Recorded information:
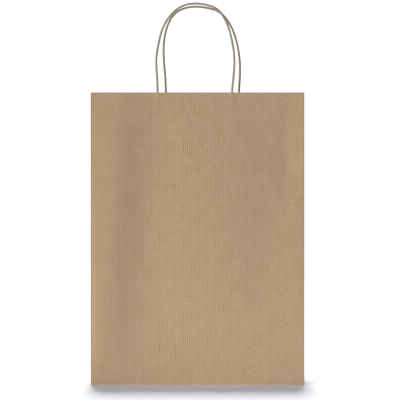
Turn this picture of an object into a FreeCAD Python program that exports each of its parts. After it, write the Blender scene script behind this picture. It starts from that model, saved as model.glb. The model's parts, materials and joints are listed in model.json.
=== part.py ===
import FreeCAD, Part
import math
import os

from FreeCAD import Vector

# A paper gift bag with two twisted-cord handles: one sheet of ribbed kraft folded into a tube with
# side gussets, closed below by a folded and glued block bottom. Each handle is a paper cord whose
# two ends are glued between a backing strip and a cover strip, on the inside of its panel.
# Every face of the sheet between two creases is a solid of its own, so that the bag can fold flat.
#
# Frame: +Z up, the base on Z = 0, the front panel towards -Y, the middle of the base at the origin.
# Lengths are in millimetres and angles in degrees.

# The bag
bag_width = 270.0
bag_height = 370.0
gusset_depth = 120.0          # the gusset's full width, measured flat
paper = 0.15                  # thickness of the kraft sheet and of the handle strips
open_lean = 5.0               # each gusset half leans this far inwards when the bag stands open
folded_lean = 84.0            # and this far when the bag is folded flat
play = 0.1                    # air between faces that move past each other

# The block bottom and the seam
bottom_overlap = 20.0         # how far the front and rear bottom flaps overlap
bottom_layers = 4             # sheets of paper on top of each other in the base
seam_width = 15.0             # the glued flap that closes the tube

# The handles
cord_diameter = 3.0
cord_buried = 36.0            # length of cord glued between the strips
hinge_rise = 2.5              # the cord bends this far above the top edge
backing_size = (156.0, 42.0)  # width and height
cover_size = (150.0, 38.0)
patch_drop = 5.0              # from the bag's top edge down to the backing strip
front_handle_x = -3.6         # the middle of each handle, from the middle of the bag
rear_handle_x = 6.1

# Each loop's route, seen from the front: x from the handle's middle, z above the bag's top edge
foot_z = hinge_rise
front_route = [
    (-46.8, foot_z), (-47.6, 20.0), (-49.2, 42.0), (-45.6, 64.0), (-40.0, 85.0),
    (-26.5, 104.0), (-10.0, 113.2), (11.0, 113.0), (29.5, 107.0), (40.5, 90.0),
    (47.0, 68.0), (50.6, 44.0), (49.3, 21.0), (47.0, foot_z),
]
rear_route = [
    (-47.2, foot_z), (-48.0, 22.0), (-50.3, 46.0), (-50.2, 68.0), (-45.5, 90.0),
    (-34.5, 107.0), (-16.5, 113.6), (3.0, 112.8), (22.5, 107.5), (36.0, 91.5),
    (44.0, 71.0), (48.5, 47.0), (49.0, 24.0), (47.2, foot_z),
]

# Worked out from the above
half_width = bag_width / 2
gusset_half = gusset_depth / 2
mouth_half = gusset_half * math.cos(math.radians(open_lean))
crease_inset = gusset_half * math.sin(math.radians(open_lean))
panel_inner = mouth_half - paper / 2
fold_room = paper / math.cos(math.radians(folded_lean)) + play
floor_top = bottom_layers * paper
cord_radius = cord_diameter / 2
cord_depth = panel_inner - paper - cord_radius
leg_top = bag_height + 3 * play


def prism(outline, low, high):
    """A flat outline, a list of (x, y), raised from one height to another."""
    corners = [Vector(x, y, low) for x, y in outline]
    face = Part.Face(Part.makePolygon(corners + corners[:1]))
    return face.extrude(Vector(0, 0, high - low))


def block(x_span, y_span, z_span):
    """A box from its spans along X, Y and Z."""
    (x0, x1), (y0, y1), (z0, z1) = (sorted(span) for span in (x_span, y_span, z_span))
    return Part.makeBox(x1 - x0, y1 - y0, z1 - z0, Vector(x0, y0, z0))


def wide_panel(end):
    """The front panel (end -1) or the back panel (end 1)."""
    faces = (end * panel_inner, end * (panel_inner + paper))
    return block((-half_width, half_width), faces, (0, bag_height))


def gusset_panel(side, end):
    """Half a gusset: side -1 is left and 1 right; end -1 joins the front panel and 1 the back."""
    corner = Vector(side * half_width, end * mouth_half, 0)
    crease = Vector(side * (half_width - crease_inset), 0, 0)
    along = (crease - corner).normalize()
    across = Vector(-along.y, along.x, 0) * (paper / 2)
    near = corner + along * fold_room
    far = crease - along * fold_room
    outline = [near + across, far + across, far - across, near - across]
    return prism([(p.x, p.y) for p in outline], floor_top + play, bag_height)


def seam_flap():
    """The glue flap of the left gusset, stuck to the inside of the back panel."""
    start = -half_width + 3 * fold_room
    faces = (panel_inner - paper, panel_inner)
    return block((start, start + seam_width), faces, (floor_top + play, bag_height))


def bottom_long_flap(end, layer):
    """The bottom flap of the front (end -1) or back panel (end 1), with its corners folded at 45 degrees."""
    edge = panel_inner - (play if end < 0 else 0)
    length = edge + bottom_overlap / 2
    outline = [
        (-half_width, end * edge),
        (half_width, end * edge),
        (half_width - length, end * (edge - length)),
        (length - half_width, end * (edge - length)),
    ]
    return prism(outline, layer * paper, (layer + 1) * paper)


def bottom_ears(end, layer):
    """The two corners folded back under a long flap, each a triangle that stops at the overlap."""
    edge = panel_inner - (play if end < 0 else 0)
    stop = bottom_overlap / 2 + play
    reach = gusset_half + bottom_overlap / 2
    ears = []
    for side in (-1, 1):
        outline = [
            (side * half_width, end * edge),
            (side * (half_width - reach), end * edge),
            (side * (half_width - reach), end * stop),
            (side * (half_width - edge + stop), end * stop),
        ]
        ears.append(prism(outline, layer * paper, (layer + 1) * paper))
    return Part.makeCompound(ears)


def bottom_side_flap(side, layer):
    """The gusset's own bottom flap, folded in first."""
    edge = panel_inner - play
    reach = gusset_half + bottom_overlap / 2
    x_span = (side * (half_width - reach), side * half_width)
    return block(x_span, (-edge, edge), (layer * paper, (layer + 1) * paper))


def patch_backing(end, middle):
    """The strip glued to the panel, behind the cord's ends."""
    width, height = backing_size
    top = bag_height - patch_drop
    faces = (end * (panel_inner - paper), end * panel_inner)
    return block((middle - width / 2, middle + width / 2), faces, (top - height, top))


def leg_places(route, middle):
    """The x of the two legs of a handle."""
    return [middle + route[0][0], middle + route[-1][0]]


def patch_cover(end, middle, route):
    """The strip over the cord's ends: flat on the backing, and raised in a channel over each leg."""
    width, height = cover_size
    margin = (backing_size[1] - height) / 2
    low = bag_height - patch_drop - margin - height
    high = low + height
    base = panel_inner - paper
    inside = cord_radius + play / 2
    outside = inside + paper
    strip = block((middle - width / 2, middle + width / 2), (end * (base - paper), end * base), (low, high))
    hollows = []
    for x in leg_places(route, middle):
        for radius, made in ((outside, "raised"), (inside, "hollow")):
            tube = Part.makeCylinder(radius, height, Vector(x, end * cord_depth, low))
            walls = block((x - radius, x + radius), (end * cord_depth, end * base), (low, high))
            channel = tube.fuse(walls).common(
                block((x - radius, x + radius), (0, end * base), (low, high))
            )
            if made == "raised":
                strip = strip.fuse(channel)
            else:
                hollows.append(channel)
    for hollow in hollows:
        strip = strip.cut(hollow)
    return strip.removeSplitter()


def cord_legs(end, middle, route):
    """The two straight ends of a cord, from inside the patch to just under the bend."""
    low = bag_height - patch_drop - cord_buried
    legs = [
        Part.makeCylinder(cord_radius, leg_top - low, Vector(x, end * cord_depth, low))
        for x in leg_places(route, middle)
    ]
    return Part.makeCompound(legs)


def rounded_path(points):
    """Straight runs joined by tangent arcs, each arc as large as its two runs allow."""
    edges, radii = [], []
    at = points[0]
    for before, corner, after in zip(points, points[1:], points[2:]):
        coming, going = corner - before, after - corner
        turn = coming.getAngle(going)
        reach = 0.45 * min(coming.Length, going.Length)
        radius = reach / math.tan(turn / 2)
        start = corner - coming.normalize() * reach
        end = corner + going.normalize() * reach
        inwards = (start + end) * 0.5 - corner
        to_centre = math.hypot(radius, reach)
        middle = corner + inwards.normalize() * (to_centre - radius)
        edges.append(Part.LineSegment(at, start).toShape())
        edges.append(Part.Arc(start, middle, end).toShape())
        radii.append(radius)
        at = end
    edges.append(Part.LineSegment(at, points[-1]).toShape())
    return Part.Wire(edges), radii


def cord_loop(end, middle, route, name):
    """The free loop of a handle. It turns about the centres of its two ball-shaped feet."""
    points = [Vector(middle + x, end * cord_depth, bag_height + z) for x, z in route]
    path, radii = rounded_path(points)
    ring = Part.Wire(Part.makeCircle(cord_radius, points[0], points[1] - points[0]))
    tube = path.makePipeShell([ring], True, False)
    expected = math.pi * cord_radius**2 * path.Length
    print(f"{name}: length {path.Length:.1f} mm, radii {[round(r) for r in radii]} mm,"
          f" volume {tube.Volume:.0f} of {expected:.0f} mm3")
    feet = [Part.makeSphere(cord_radius, foot) for foot in (points[0], points[-1])]
    return tube.fuse(feet)


front = -1
rear = 1
left = -1
right = 1

parts = {
    "front_panel": wide_panel(front),
    "back_panel": wide_panel(rear),
    "left_gusset_front_half": gusset_panel(left, front),
    "left_gusset_rear_half": gusset_panel(left, rear),
    "right_gusset_front_half": gusset_panel(right, front),
    "right_gusset_rear_half": gusset_panel(right, rear),
    "side_seam_flap": seam_flap(),
    "bottom_front_flap": bottom_long_flap(front, layer=0),
    "bottom_front_ears": bottom_ears(front, layer=1),
    "bottom_rear_flap": bottom_long_flap(rear, layer=1),
    "bottom_rear_ears": bottom_ears(rear, layer=2),
    "bottom_left_flap": bottom_side_flap(left, layer=3),
    "bottom_right_flap": bottom_side_flap(right, layer=3),
}
for name, end, middle, route in (
    ("front", front, front_handle_x, front_route),
    ("rear", rear, rear_handle_x, rear_route),
):
    parts[f"{name}_handle_backing"] = patch_backing(end, middle)
    parts[f"{name}_handle_cover"] = patch_cover(end, middle, route)
    parts[f"{name}_handle_cord_ends"] = cord_legs(end, middle, route)
    parts[f"{name}_handle_loop"] = cord_loop(end, middle, route, f"{name} handle loop")

os.makedirs("parts", exist_ok=True)
for name, shape in parts.items():
    if not shape.isValid():
        raise ValueError(f"{name} isn't a valid shape")
    shape.exportStep(f"parts/{name}.step")
print(f"{len(parts)} nodes, mouth {2 * mouth_half:.2f} mm deep, gusset creases {crease_inset:.2f} mm in,"
      f" hinge room {fold_room:.2f} mm")
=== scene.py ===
import json
import math

import bpy
import numpy as np
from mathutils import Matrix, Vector, noise


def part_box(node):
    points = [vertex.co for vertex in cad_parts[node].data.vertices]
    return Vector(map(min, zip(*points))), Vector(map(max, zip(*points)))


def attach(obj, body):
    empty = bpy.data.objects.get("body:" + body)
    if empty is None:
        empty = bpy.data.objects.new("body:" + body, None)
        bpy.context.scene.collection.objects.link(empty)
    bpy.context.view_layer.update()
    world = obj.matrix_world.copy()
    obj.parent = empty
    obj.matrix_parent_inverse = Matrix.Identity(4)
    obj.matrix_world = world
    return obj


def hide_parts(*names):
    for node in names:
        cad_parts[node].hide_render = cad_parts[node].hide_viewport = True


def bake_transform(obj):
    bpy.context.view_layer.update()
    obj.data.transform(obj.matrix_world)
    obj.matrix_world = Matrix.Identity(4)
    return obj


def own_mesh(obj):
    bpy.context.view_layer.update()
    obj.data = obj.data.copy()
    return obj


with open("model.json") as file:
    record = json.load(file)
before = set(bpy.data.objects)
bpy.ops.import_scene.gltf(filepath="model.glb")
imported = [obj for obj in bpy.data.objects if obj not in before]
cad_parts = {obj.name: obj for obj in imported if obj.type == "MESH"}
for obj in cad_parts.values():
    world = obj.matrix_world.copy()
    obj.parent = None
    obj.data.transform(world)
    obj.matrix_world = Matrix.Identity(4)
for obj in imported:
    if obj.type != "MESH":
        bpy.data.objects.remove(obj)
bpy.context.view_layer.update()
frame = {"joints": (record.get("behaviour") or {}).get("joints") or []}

# A ribbed kraft paper carrier bag with twisted cord handles, standing open. z is up and the front faces -y.
# Lengths are in metres, or in millimetres times mm, and the angles that a user would set are in degrees.
# Sizes and places come from the frame, and the dictionaries hold what a user would change.

mm = 0.001

front, back = -1, 1          # the two wide panels, by the sign of their y
left, right = -1, 1          # the two gussets, by the sign of their x
ends = {front: "front", back: "rear"}
sides = {left: "left", right: "right"}
endBody = {front: "front", back: "back"}

hinge = {joint["name"]: joint for joint in frame["joints"]}
panelLow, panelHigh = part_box("front_panel")
halfWidth = panelHigh.x
bagHeight = panelHigh.z
paper = panelHigh.y - panelLow.y
mouthHalf = hinge["fold"]["pos_m"][1]
creaseX = hinge["right_crease"]["pos_m"][0]
creaseInset = halfWidth - creaseX              # the gussets' centre folds stand in by this much

hingeZ = hinge["front_handle_bend"]["pos_m"][2]
legXs, cordYs = {}, {}                         # where the glued ends of each handle's cord stand
for end, name in ends.items():
    legsLow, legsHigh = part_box(f"{name}_handle_cord_ends")
    cordRadius = (legsHigh.y - legsLow.y) / 2
    legXs[end] = (legsLow.x + cordRadius, legsHigh.x - cordRadius)
    cordYs[end] = (legsLow.y + legsHigh.y) / 2
cordFoot = legsLow.z                           # both cords start at this height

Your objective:
Go back over the listing above and copy exactly the lines that begin at the line with "for name, shape" and stop after the line with "obj.matrix_parent_inverse = Matrix.Identity(4)"; leave out every other line.

Answer to the problem:
for name, shape in parts.items():
    if not shape.isValid():
        raise ValueError(f"{name} isn't a valid shape")
    shape.exportStep(f"parts/{name}.step")
print(f"{len(parts)} nodes, mouth {2 * mouth_half:.2f} mm deep, gusset creases {crease_inset:.2f} mm in,"
      f" hinge room {fold_room:.2f} mm")
=== scene.py ===
import json
import math

import bpy
import numpy as np
from mathutils import Matrix, Vector, noise


def part_box(node):
    points = [vertex.co for vertex in cad_parts[node].data.vertices]
    return Vector(map(min, zip(*points))), Vector(map(max, zip(*points)))


def attach(obj, body):
    empty = bpy.data.objects.get("body:" + body)
    if empty is None:
        empty = bpy.data.objects.new("body:" + body, None)
        bpy.context.scene.collection.objects.link(empty)
    bpy.context.view_layer.update()
    world = obj.matrix_world.copy()
    obj.parent = empty
    obj.matrix_parent_inverse = Matrix.Identity(4)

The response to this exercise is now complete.